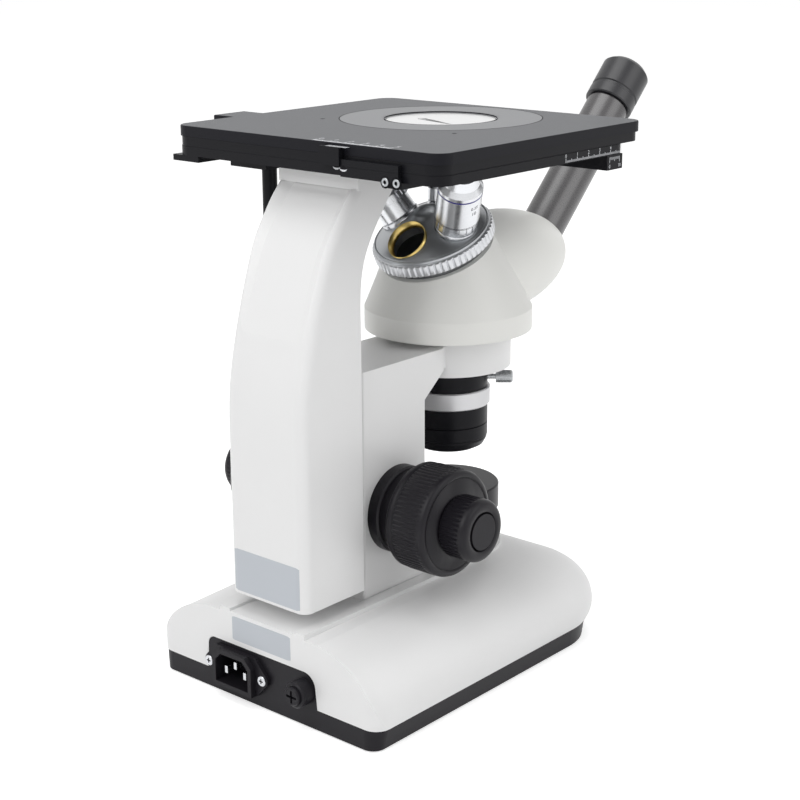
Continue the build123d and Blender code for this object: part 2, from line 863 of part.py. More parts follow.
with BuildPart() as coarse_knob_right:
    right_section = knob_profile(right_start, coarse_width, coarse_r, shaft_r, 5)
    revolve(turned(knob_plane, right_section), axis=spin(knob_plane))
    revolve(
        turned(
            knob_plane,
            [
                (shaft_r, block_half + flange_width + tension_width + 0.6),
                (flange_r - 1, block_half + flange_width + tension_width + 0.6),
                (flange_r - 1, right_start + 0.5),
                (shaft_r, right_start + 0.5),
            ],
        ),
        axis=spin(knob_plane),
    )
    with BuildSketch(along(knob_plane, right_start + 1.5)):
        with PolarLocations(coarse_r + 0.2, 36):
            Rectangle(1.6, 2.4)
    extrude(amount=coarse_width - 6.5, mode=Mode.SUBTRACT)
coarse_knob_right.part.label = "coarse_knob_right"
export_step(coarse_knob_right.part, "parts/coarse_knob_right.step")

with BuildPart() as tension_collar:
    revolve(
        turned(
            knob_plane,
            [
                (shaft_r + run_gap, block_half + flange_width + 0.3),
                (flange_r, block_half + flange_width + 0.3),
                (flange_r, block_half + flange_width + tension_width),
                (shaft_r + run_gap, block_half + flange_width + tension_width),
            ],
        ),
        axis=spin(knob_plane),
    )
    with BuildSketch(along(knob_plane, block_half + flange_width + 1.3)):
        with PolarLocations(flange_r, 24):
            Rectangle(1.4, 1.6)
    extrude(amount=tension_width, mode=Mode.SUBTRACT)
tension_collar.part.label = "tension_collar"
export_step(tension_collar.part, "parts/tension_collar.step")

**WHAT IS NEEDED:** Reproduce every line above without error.

**WORKED SOLUTION:**
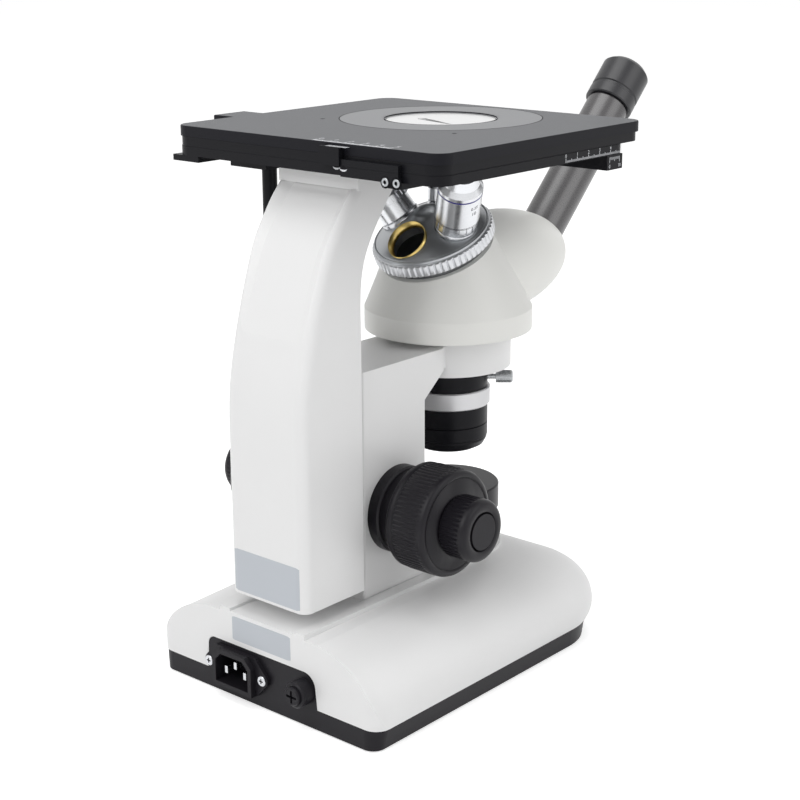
Continue the build123d and Blender code for this object: part 2, from line 863 of part.py. More parts follow.
with BuildPart() as coarse_knob_right:
    right_section = knob_profile(right_start, coarse_width, coarse_r, shaft_r, 5)
    revolve(turned(knob_plane, right_section), axis=spin(knob_plane))
    revolve(
        turned(
            knob_plane,
            [
                (shaft_r, block_half + flange_width + tension_width + 0.6),
                (flange_r - 1, block_half + flange_width + tension_width + 0.6),
                (flange_r - 1, right_start + 0.5),
                (shaft_r, right_start + 0.5),
            ],
        ),
        axis=spin(knob_plane),
    )
    with BuildSketch(along(knob_plane, right_start + 1.5)):
        with PolarLocations(coarse_r + 0.2, 36):
            Rectangle(1.6, 2.4)
    extrude(amount=coarse_width - 6.5, mode=Mode.SUBTRACT)
coarse_knob_right.part.label = "coarse_knob_right"
export_step(coarse_knob_right.part, "parts/coarse_knob_right.step")

with BuildPart() as tension_collar:
    revolve(
        turned(
            knob_plane,
            [
                (shaft_r + run_gap, block_half + flange_width + 0.3),
                (flange_r, block_half + flange_width + 0.3),
                (flange_r, block_half + flange_width + tension_width),
                (shaft_r + run_gap, block_half + flange_width + tension_width),
            ],
        ),
        axis=spin(knob_plane),
    )
    with BuildSketch(along(knob_plane, block_half + flange_width + 1.3)):
        with PolarLocations(flange_r, 24):
            Rectangle(1.4, 1.6)
    extrude(amount=tension_width, mode=Mode.SUBTRACT)
tension_collar.part.label = "tension_collar"
export_step(tension_collar.part, "parts/tension_collar.step")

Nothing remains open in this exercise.